→ What the task asks: Copy out every record precisely.
§ §
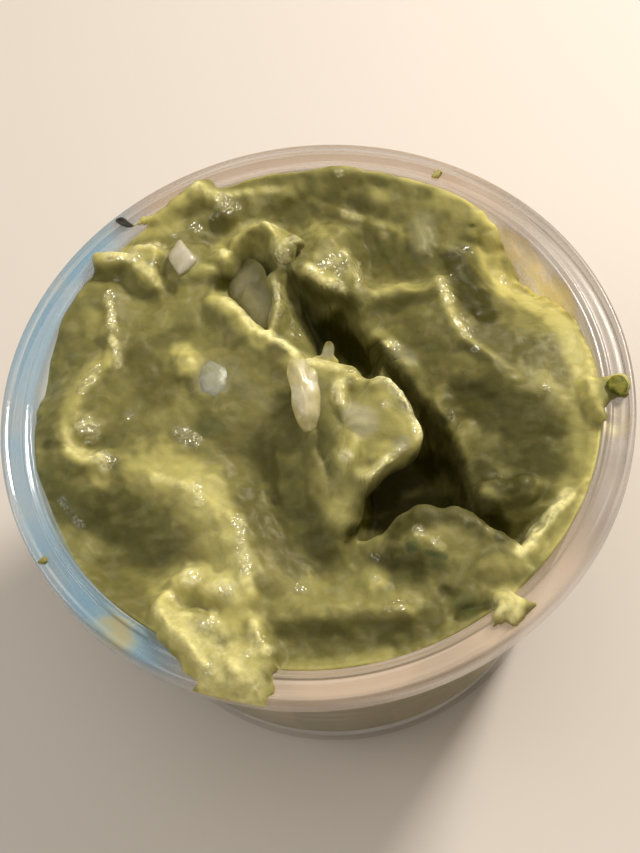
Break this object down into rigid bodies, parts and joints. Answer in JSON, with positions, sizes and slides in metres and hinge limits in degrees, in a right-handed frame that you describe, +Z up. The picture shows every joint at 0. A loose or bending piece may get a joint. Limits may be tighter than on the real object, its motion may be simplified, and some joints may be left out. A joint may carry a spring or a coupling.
{
  "type": "guacamole in a clear portion cup",
  "caption": "Clear round portion cup heaped with chunky guacamole, with folds, a deep hollow, diced onion and a herb leaf on the rim.",
  "frame": {"origin": "centre of the cup's base, on the surface it stands on", "axes": "+Z up along the cup's axis, -Y towards the front of the heap, +X to its right"},
  "size_m": [0.074, 0.074, 0.0456],
  "materials": {
    "cup_plastic": "clear thin plastic, glossy",
    "guacamole": "wet mashed avocado, olive yellow-green",
    "onion": "wet translucent white onion",
    "herb": "dark green herb leaf",
    "speck": "black charred flake"
  },
  "bodies": {
    "root": {"clear_cup": "cup_plastic", "guacamole": "guacamole", "onion_strip_centre": "onion", "onion_slice_hollow": "onion", "onion_dice_back": "onion", "onion_dice_left": "onion", "herb_leaf_rim": "herb", "dark_speck_rim": "speck"}
  },
  "joints": []
}
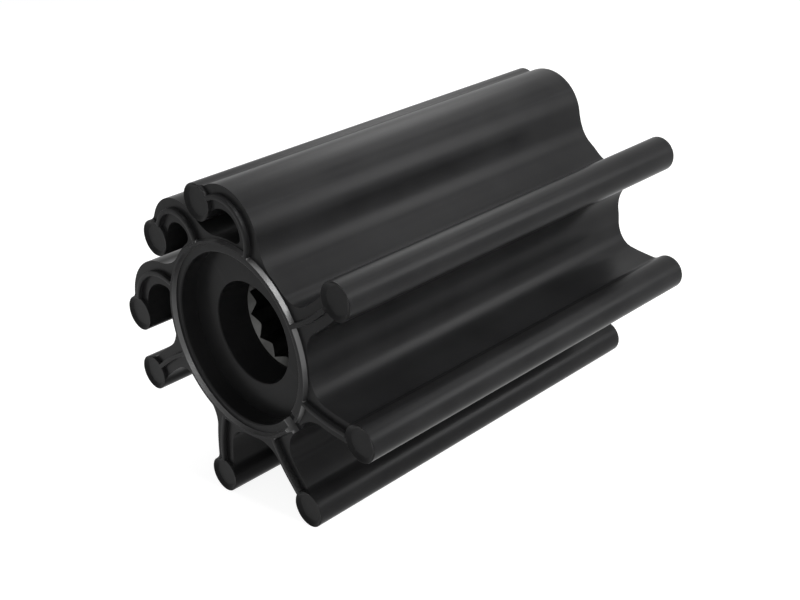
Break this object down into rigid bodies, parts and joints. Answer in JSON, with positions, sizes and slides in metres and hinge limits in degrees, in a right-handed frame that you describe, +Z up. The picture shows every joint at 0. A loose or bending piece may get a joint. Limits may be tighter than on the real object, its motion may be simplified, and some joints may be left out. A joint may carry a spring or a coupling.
{
  "type": "rubber pump impeller",
  "caption": "Black rubber flexible-vane pump impeller on a splined metal insert, lying on two vanes, with the upper vanes folded over.",
  "frame": {"origin": "on the shaft axis at half length", "axes": "+Y along the shaft axis, away from the notched end; +Z up, as the impeller lies on two of its vanes"},
  "size_m": [0.0609, 0.0788, 0.0565],
  "materials": {
    "rubber": "satin",
    "insert_metal": "satin"
  },
  "bodies": {
    "root": {"rubber_impeller": "rubber", "hub_insert": "insert_metal"}
  },
  "joints": []
}
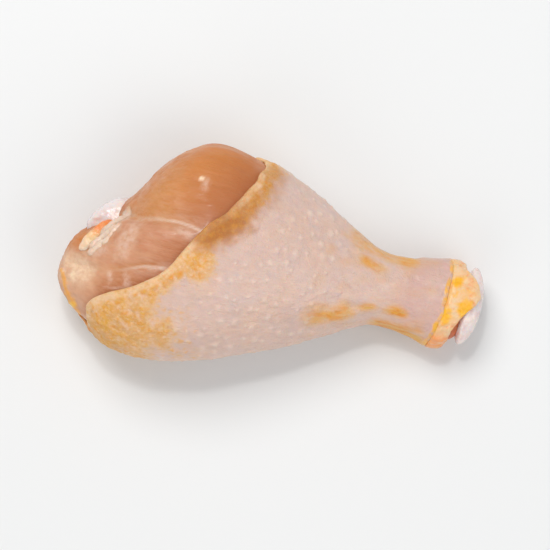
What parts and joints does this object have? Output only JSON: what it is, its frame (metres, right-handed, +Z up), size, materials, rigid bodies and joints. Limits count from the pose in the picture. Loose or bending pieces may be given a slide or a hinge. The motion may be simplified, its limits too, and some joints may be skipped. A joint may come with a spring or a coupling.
{
  "type": "raw chicken drumstick",
  "caption": "Raw chicken drumstick on its side, with pale skin drawn over pink leg meat that stays bare at the thick end, and white cartilage at the knee and hock.",
  "frame": {"origin": "middle of the bounding box in plan, on the table", "axes": "+X along the leg from the thick end to the hock, +Y across it, +Z up"},
  "size_m": [0.128, 0.0684, 0.0399],
  "materials": {
    "skin": "moist, pale pink and cream, with yellow fat under it near the edge",
    "meat": "moist and smooth, tan to pink",
    "cartilage": "moist, bluish white",
    "fat": "moist, creamy yellow"
  },
  "bodies": {
    "root": {"skin": "skin", "meat": "meat", "shin_bone": "cartilage", "hock_cuff": "fat", "knee_fat": "fat"}
  },
  "joints": []
}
§ §
→ Complete output:
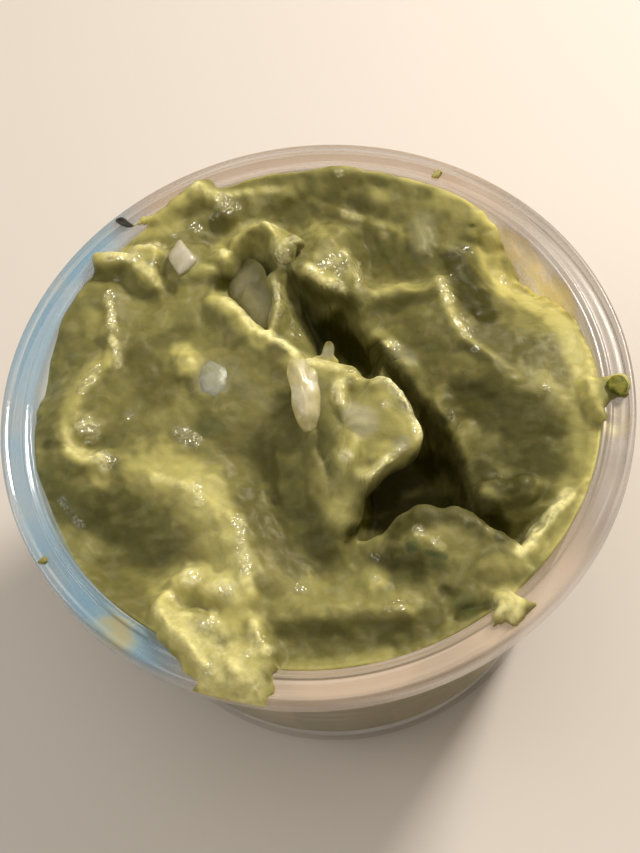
Break this object down into rigid bodies, parts and joints. Answer in JSON, with positions, sizes and slides in metres and hinge limits in degrees, in a right-handed frame that you describe, +Z up. The picture shows every joint at 0. A loose or bending piece may get a joint. Limits may be tighter than on the real object, its motion may be simplified, and some joints may be left out. A joint may carry a spring or a coupling.
{
  "type": "guacamole in a clear portion cup",
  "caption": "Clear round portion cup heaped with chunky guacamole, with folds, a deep hollow, diced onion and a herb leaf on the rim.",
  "frame": {"origin": "centre of the cup's base, on the surface it stands on", "axes": "+Z up along the cup's axis, -Y towards the front of the heap, +X to its right"},
  "size_m": [0.074, 0.074, 0.0456],
  "materials": {
    "cup_plastic": "clear thin plastic, glossy",
    "guacamole": "wet mashed avocado, olive yellow-green",
    "onion": "wet translucent white onion",
    "herb": "dark green herb leaf",
    "speck": "black charred flake"
  },
  "bodies": {
    "root": {"clear_cup": "cup_plastic", "guacamole": "guacamole", "onion_strip_centre": "onion", "onion_slice_hollow": "onion", "onion_dice_back": "onion", "onion_dice_left": "onion", "herb_leaf_rim": "herb", "dark_speck_rim": "speck"}
  },
  "joints": []
}
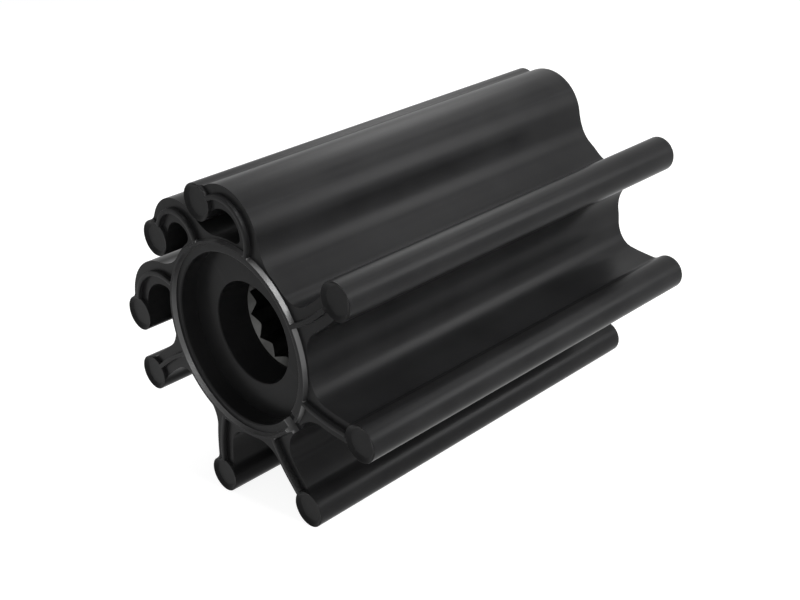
Break this object down into rigid bodies, parts and joints. Answer in JSON, with positions, sizes and slides in metres and hinge limits in degrees, in a right-handed frame that you describe, +Z up. The picture shows every joint at 0. A loose or bending piece may get a joint. Limits may be tighter than on the real object, its motion may be simplified, and some joints may be left out. A joint may carry a spring or a coupling.
{
  "type": "rubber pump impeller",
  "caption": "Black rubber flexible-vane pump impeller on a splined metal insert, lying on two vanes, with the upper vanes folded over.",
  "frame": {"origin": "on the shaft axis at half length", "axes": "+Y along the shaft axis, away from the notched end; +Z up, as the impeller lies on two of its vanes"},
  "size_m": [0.0609, 0.0788, 0.0565],
  "materials": {
    "rubber": "satin",
    "insert_metal": "satin"
  },
  "bodies": {
    "root": {"rubber_impeller": "rubber", "hub_insert": "insert_metal"}
  },
  "joints": []
}
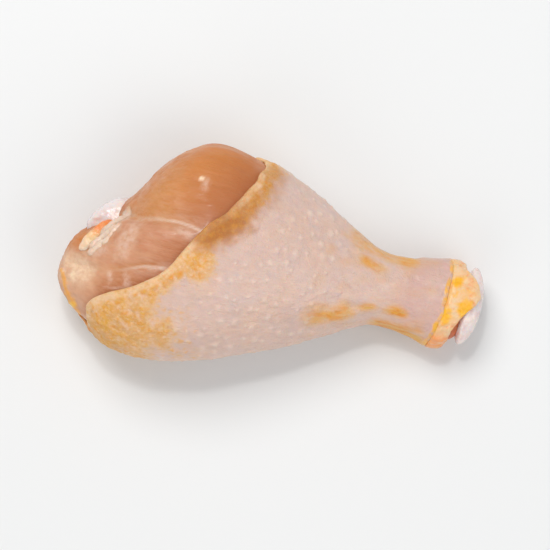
What parts and joints does this object have? Output only JSON: what it is, its frame (metres, right-handed, +Z up), size, materials, rigid bodies and joints. Limits count from the pose in the picture. Loose or bending pieces may be given a slide or a hinge. The motion may be simplified, its limits too, and some joints may be skipped. A joint may come with a spring or a coupling.
{
  "type": "raw chicken drumstick",
  "caption": "Raw chicken drumstick on its side, with pale skin drawn over pink leg meat that stays bare at the thick end, and white cartilage at the knee and hock.",
  "frame": {"origin": "middle of the bounding box in plan, on the table", "axes": "+X along the leg from the thick end to the hock, +Y across it, +Z up"},
  "size_m": [0.128, 0.0684, 0.0399],
  "materials": {
    "skin": "moist, pale pink and cream, with yellow fat under it near the edge",
    "meat": "moist and smooth, tan to pink",
    "cartilage": "moist, bluish white",
    "fat": "moist, creamy yellow"
  },
  "bodies": {
    "root": {"skin": "skin", "meat": "meat", "shin_bone": "cartilage", "hock_cuff": "fat", "knee_fat": "fat"}
  },
  "joints": []
}